LOUISE BROOKS(1906-1986)
Louise Brooks made her screen debut in the silent The Street of Forgotten Men, in an uncredited role in 1925. Soon, however, she was playing the female lead in a number of silent light comedies and flapper films over the next few years, starring with Adolphe Menjou and W. C. Fields, among others. She was noticed in Europe for her pivotal vamp role in the Howard Hawks directed silent "buddy film", A Girl in Every Port in 1928.It has been said that her best American role was in one of the early sound film dramas, Beggars of Life (1928), as an abused country girl on the run with Richard Arlen and Wallace Beery playing hoboes she meets while riding the rails. Brooks had always been very self-directed, even difficult, and was notorious for her salty language, which she didn't hesitate to use whenever she felt like it. In addition, she had made a vow to herself never to smile on stage unless she felt compelled to, and although the majority of her publicity photos show her with a neutral expression, she had a dazzling smile. By her own admission, she was a sexually liberated woman, not afraid to experiment, even posing fully nude for art photography, and her liaisons with many film people were legendary, although much of it is speculation.

THEDA BARA(1885-1955)
Theda Bara has the honor to be one of the few people in history who actually helped create a new word in the English language. The story goes thusly: thanks to Bara’s roles of sexually provocative women, she quickly became known to movie audiences as “The Vampire” because same as female empowerment, vampires are terrifying monsters. Then, seeing as all of the country was too busy oppressing minorities to properly pronounce words, the nickname was shortened to “vamp” and a new word was born. But it’s not like Bara ever had anything against that. Actually she did everything to maintain her reputation as a lustful poison in female form, often showing as much as a 1 square foot of bare skin in each movie.

POLA NEGRI (1897-1987)
Pola Negri was the stage moniker of Polish actress Barbara Chalupiec, presumably adopted to honor the mighty polar bear, Poland’s deadliest natural predator. In accordance with the ferocious origin of her name Negri quickly became known for her femme fatale image, despite the fact that in real life she was an obnoxious, attention seeking brat if the word of her bitter rivals is to be believed. Sadly, Negri’s career went downhill when they put sound in movies and it turned out this foreign woman spoke English with an accent!!

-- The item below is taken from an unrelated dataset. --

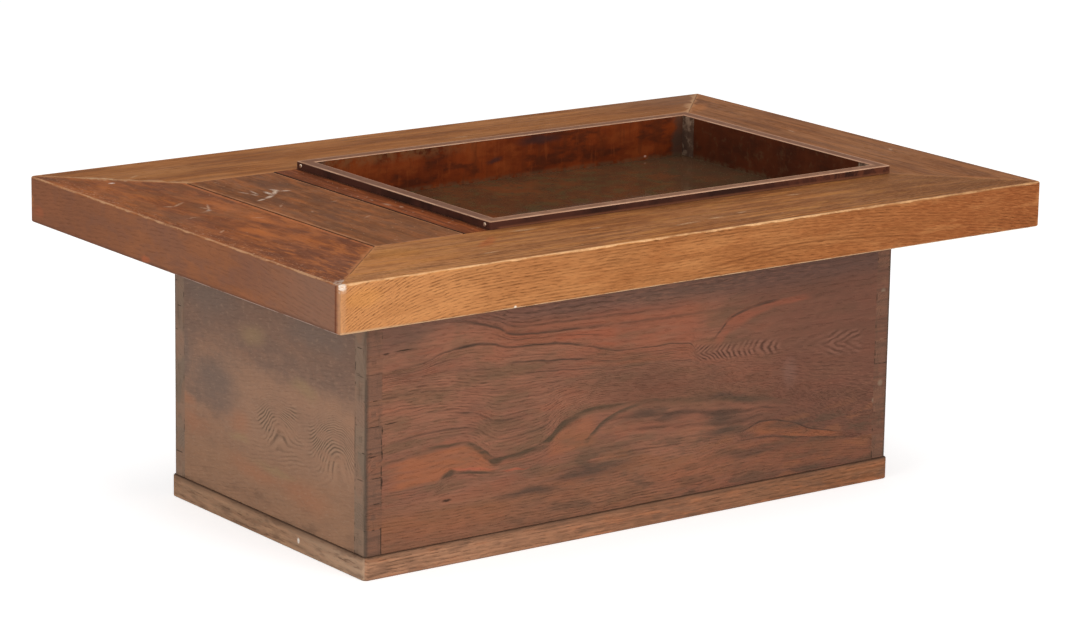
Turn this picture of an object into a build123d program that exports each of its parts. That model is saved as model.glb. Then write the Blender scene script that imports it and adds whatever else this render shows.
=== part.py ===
"""Hibachi brazier table: a low box hearth with a wide mitred top, a lift-off lid and a copper liner.

Frame: millimetres, +Z up, origin at the centre of the underside. X runs along the length with the
lid at -X, and the front is -Y.
"""
import os

from build123d import *

os.makedirs("parts", exist_ok=True)

# --- driving sizes -------------------------------------------------------------------------------

# the whole table
top_length = 910.0
top_width = 600.0
table_height = 345.0

# top frame
top_thickness = 50.0
top_corner_radius = 4.0
top_arris_radius = 2.2
opening_arris = 0.8
frame_seat = 5.0  # how far the top boards bear on the front, back and right walls
frame_seat_left = 12.0
top_key_thickness = 10.0
top_key_width = 40.0
top_key_length = 80.0

# box
box_length = 692.0
box_width = 368.0
wall_thickness = 19.0
finger_count = 10
box_corner_radius = 1.5
dado_depth = 6.0
coaming_thickness = 11.8  # the walls' rising edge, which passes through the top frame

# base frame
base_height = 25.0
base_projection = 3.0
base_rail_width = 45.0
base_corner_radius = 6.0
base_arris_radius = 2.0
base_key_thickness = 6.0
base_key_width = 16.0
base_key_length = 28.0

# utensil compartment and its lid
lid_opening = 110.0
lid_thickness = 18.0
lid_gap = 0.7
lid_arris = 0.8
cross_rail_width = 32.1
tenon_length = 25.0
tenon_thickness = 16.0
partition_thickness = 19.0
batten_height = 10.0
batten_width = 22.0
batten_inset = 14.0
batten_spacing = 220.0

# copper liner
rim_rise = 8.7
well_depth = 38.0
liner_sheet = 1.2
liner_clearance = 0.3
skirt_clearance = 0.4
rim_fold_radius = 1.0
rim_corner_radius = 2.0
flap_width = 20.0
flap_thickness = 0.8
rivet_radius = 1.1
rivet_head_radius = 2.2
rivet_head_height = 0.9
rivet_corner_distance = 9.0
rivet_clearance = 0.05

# floor of the box, and the hearth that carries the liner
bottom_thickness = 14.0
bottom_count = 5
bottom_clearance = 0.3
tongue_depth = 6.0
tongue_thickness = 4.5
tongue_clearance = 0.5
bearer_count = 3
bearer_width = 40.0
bearer_height = 30.0
bearer_housing = 8.0
hearth_count = 3
hearth_thickness = 12.0
hearth_clearance = 0.5
seat_clearance = 0.3

# pegs, all square in section
peg_size = 6.0
corner_peg_length = 45.0
frame_peg_grip = 20.0
frame_peg_height = 16.0
base_peg_grip = 20.0
base_peg_recess = 1.0
lid_peg_size = 4.0
lid_peg_length = 16.0
lid_peg_spacing = 46.0
long_side_peg_count = 3
short_side_peg_count = 2

# --- places worked out from the sizes ------------------------------------------------------------

half_length = box_length / 2
half_width = box_width / 2
inner_x = half_length - wall_thickness
inner_y = half_width - wall_thickness
end_wall_middle = half_length - wall_thickness / 2
side_wall_middle = half_width - wall_thickness / 2
frame_underside = table_height - top_thickness
wall_height = frame_underside - base_height
finger_height = wall_height / finger_count

# opening of the top frame
opening_left = frame_seat_left - half_length
opening_right = half_length - frame_seat
opening_side = half_width - frame_seat
cross_left = opening_left + lid_opening
cross_right = cross_left + cross_rail_width

# rising edge of the walls: the coaming round the hearth, and the lower ledge under the lid
rim_top = table_height + rim_rise
coaming_top = rim_top - liner_sheet - seat_clearance
coaming_y = opening_side - coaming_thickness
coaming_left = cross_right + coaming_thickness
coaming_right = opening_right - coaming_thickness
ledge_top = table_height - lid_thickness - seat_clearance

# hearth and floor
liner_floor = table_height - well_depth
hearth_top = liner_floor - liner_sheet - seat_clearance
bearer_top = hearth_top - hearth_thickness
bottom_top = base_height + bottom_thickness

# base frame
base_outer_x = half_length + base_projection
base_outer_y = half_width + base_projection
base_inner_x = base_outer_x - base_rail_width
base_inner_y = base_outer_y - base_rail_width

SIDES = (-1, 1)


def save(piece, node):
    """Label a finished piece and write its STEP file."""
    piece.part.label = node
    export_step(piece.part, f"parts/{node}.step")


def spread(start, stop, count):
    """Centres of equal bays between two ends."""
    bay = (stop - start) / count
    return [start + bay * (index + 0.5) for index in range(count)]


def slab(x_span, y_span, z_span, mode=Mode.ADD):
    """A rectangular block that fills three spans, added to or cut from the piece being made."""
    middle = Vector(*[(low + high) / 2 for low, high in (x_span, y_span, z_span)])
    size = [high - low for low, high in (x_span, y_span, z_span)]
    with Locations(middle):
        Box(*size, mode=mode)


def around(middle, size):
    """The span of a size about its middle."""
    return (middle - size / 2, middle + size / 2)


def mitre_lines(outer_x, outer_y, left, right, side):
    """Middle and direction in degrees of the four mitres of a rectangular frame."""
    lines = []
    for side_x, inner_x_end in ((-1, left), (1, right)):
        for side_y in SIDES:
            outer = Vector(side_x * outer_x, side_y * outer_y)
            inner = Vector(inner_x_end, side_y * side)
            run = outer - inner
            lines.append(((outer + inner) / 2, Vector(1, 0).get_signed_angle(run)))
    return lines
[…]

When Al Jolson first sang about his Mammy in 1927 on film, it spelled the end to some of these first sex symbols like Pola Negri. Her accent was too think for audiences discovering these talkies. However, the same type of accent that destroyed Negri's career in the 1920s, would be same type of accent that would rocket actresses Greta Garbo and Marlene Dietrich to super stardom in the 1930s...


  1. What a great lineup of beauties! I have always loved Clara Bow -- I think she is one of the prettiest women I've ever seen. Louise Brooks' smoldering look is great. They are all special. I also like Dolores Costello very much, and Dolores Del Rio -- makes me sound like I just like the name Dolores! Fun post, Lobosco!

  2. Thank you for the great article and insight into the psyche of the early 1920's America. I knew of Clara Bow and Louise Brooks but not Pola Negri and Theda Bara. I look forward to learning more.

  3. Don't forget the actress who was perhaps the most beautiful woman to ever grace the silent screen -- Olive Thomas.